Good oral hygiene is important for your baby from the start. Before your infant even gets his fist teeth, you can use a piece of gauze wrapped around your index finger to gently clean your baby’s gums after feedings. This will ready your baby for when the first teeth emerge, usually around 6 months of age (but this varies greatly from child to child), and prepare her for the transition to a soft baby tooth brush.
Proper Tooth Brushing for Kids
Did you know that children don’t have the dexterity to brush and/or floss their teeth well until about 7-9 years of age? Before this age parents should assist their children with tooth brushing and flossing at least once daily and let their children brush and floss alone or with help at least one other time per day, according to pediatric dentist Dr. David M. Stewart of Little People’s Dental in Utah. Many studies cite that children should brush with a fluoride toothpaste twice a day to prevent tooth decay. Flossing teeth at least once per day helps decrease the risk of periodontal disease and tooth decay that happens between teeth. For children under six it is recommended that a parent dispense the tooth paste onto the toothbrush, using only a rice grain amount. As children get older they can use a pea sized amount.
Toddler Tooth Brushing
Toddlers thrive on routine and predictability, so make nightly tooth brushing a regular part of their bedtime routine.
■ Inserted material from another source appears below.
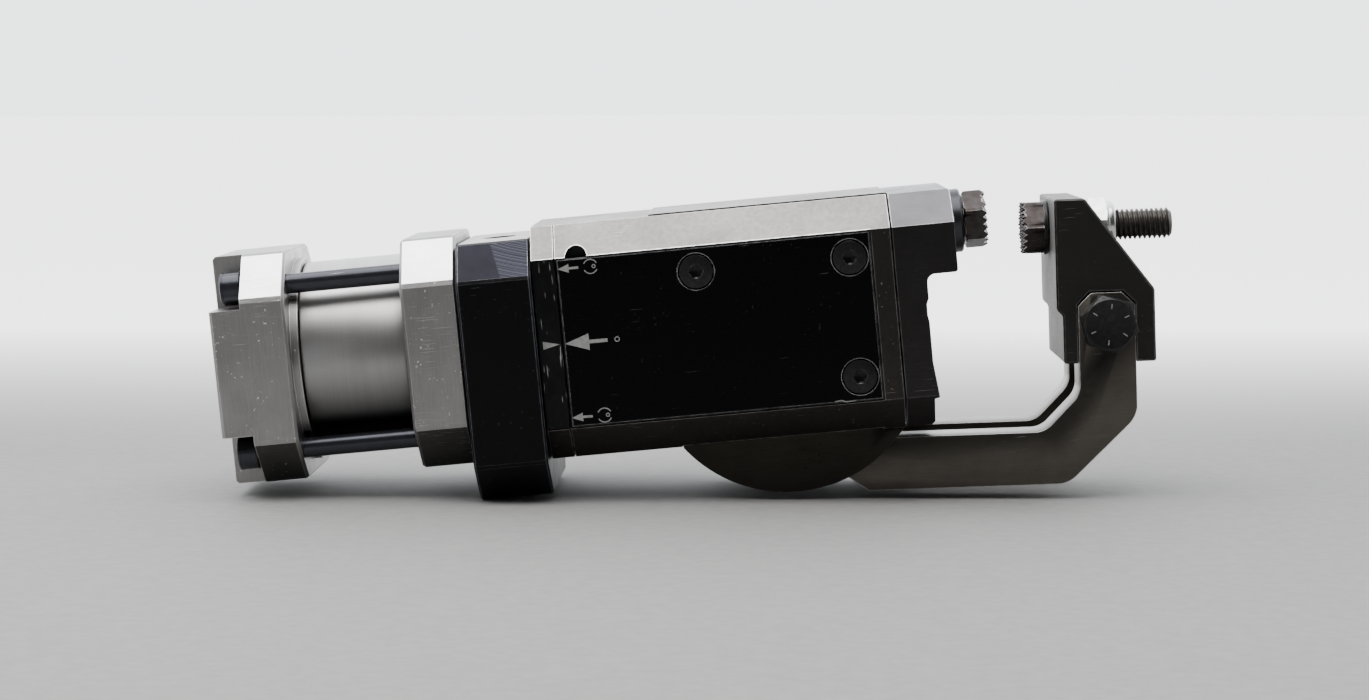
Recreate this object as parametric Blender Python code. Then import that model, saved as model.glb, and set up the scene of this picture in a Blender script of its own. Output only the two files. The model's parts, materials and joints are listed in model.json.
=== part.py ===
"""A swing-arm gripper driven by a short pneumatic cylinder.

The cylinder lies along +X. Its piston rod pushes a crosshead whose pin runs in
the curved slot of a cam lever, and the lever swings a two-plate arm about a
shaft across the housing. The arm carries a jaw block with an adjustable
serrated stud, which meets a serrated pad on a bracket at the housing's end.

Frame: origin on the cylinder's axis at the rear end face, +X towards the jaws,
+Z up, -Y towards the front cover. Lengths are metres.
"""
import math

import bmesh
import bpy
from mathutils import Vector
from mathutils.geometry import convex_hull_2d

MM = 0.001

# ---- clearances -------------------------------------------------------------
GAP = 0.3 * MM
FIT = 0.25 * MM

# ---- cylinder ---------------------------------------------------------------
HEAD_WIDTH = 58 * MM
HEAD_CHAMFER = 11 * MM
REAR_HEAD_LENGTH = 19 * MM
SEAT_RING_DIAMETER = 52 * MM
SEAT_RING_LENGTH = 2 * MM
BARREL_LENGTH = 27 * MM
BARREL_OUTER = 49.5 * MM
BORE = 40 * MM
SPIGOT_DIAMETER = 39.4 * MM
SPIGOT_LENGTH = 3.5 * MM
FRONT_HEAD_LENGTH = 14.1 * MM
CORNER_POCKET_DEPTH = 7.9 * MM
CORNER_POCKET_START = 15.9 * MM
TIE_SCREW_OFFSET = 20.8 * MM
TIE_SCREW_LENGTH = 90 * MM
TIE_HOLE_DIAMETER = 5.6 * MM
PORT_DIAMETER = 8.8 * MM
PORT_DEPTH = 10 * MM
PASSAGE_DIAMETER = 3 * MM
SEAL_GROOVE_INSET = 1 * MM
SEAL_GROOVE_LENGTH = 1.6 * MM
SEAL_GROOVE_DEPTH = 1.4 * MM
PISTON_LENGTH = 8 * MM
ROD_DIAMETER = 14 * MM
ROD_HOLE_DIAMETER = 15.6 * MM
ROD_BUSH_SEAT = 18.5 * MM
ROD_SEAL_SEAT = 21 * MM
ROD_SEAL_DEPTH = 4 * MM

# ---- mounting flange and neck -----------------------------------------------
FLANGE_LENGTH = 18.6 * MM
FLANGE_WIDTH = 64.5 * MM
FLANGE_CHAMFER = 9.1 * MM
FLANGE_DROP = 5.6 * MM
FLANGE_HOLE_DIAMETER = 8.7 * MM
NECK_LENGTH = 5.6 * MM
NECK_PLATE_THICKNESS = 2 * MM

# ---- housing ----------------------------------------------------------------
HOUSING_LENGTH = 83.3 * MM
HOUSING_HEIGHT = 58.6 * MM
HOUSING_DEPTH = 58 * MM
HOUSING_CHAMFER = 8 * MM
TOP_STRIP_START = 23.8 * MM
TOP_STRIP_HEIGHT = 0.4 * MM
END_WALL = 5.2 * MM
REAR_WALL = 3.4 * MM
COVER_THICKNESS = 4.7 * MM
COVER_LENGTH = 77.9 * MM
COVER_SCREW_HEAD = 8.5 * MM
COVER_SEAT_DIAMETER = 9.2 * MM
COVER_SEAT_DEPTH = 3.7 * MM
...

Give them some control by allowing them to go to the store with you and choose their own tooth brush. There are many fun choices with Disney or Sesame Street characters which may make tooth brushing more appealing to a child. Because choices are key at this age, you can keep a special basket or cup for each of your children with perhaps 2 or 3 different toothbrushes & tubes of tooth paste and allow them to make their choice each night. If your child insists on being in control, let them brush a bit and then work on turn taking skills by saying “First it’s Max’s turn, now it’s Mommy’s turn”. This is another time of day when songs and games come in handy. Let your child look into the mirror while you brush and you can work on counting the teeth or make up a song to a familiar tune, such as “Wheels on the Bus”, except sing “The brush on your teeth goes round and round, round and round, round and round, the brush in your teeth goes round and round all through your mouth!”
Seeing the Dentist
According to the American Academy of Pediatrics, children should have their first dental check-up within 6 months of their first tooth erupting or around the age of one. Early visits to the dentist make dental check-ups a routine and make children less fearful of visiting the dentist as they get older. It is recommended that young children see a pediatric dentist that has at least two additional years of training beyond dental school (according to Web MD). Pediatric dentists, unlike regular dentists who see adults, have additional training on the management and treatment of a child’s developing teeth, children’s physical growth and development, child behavior and the special needs of children’s dentistry.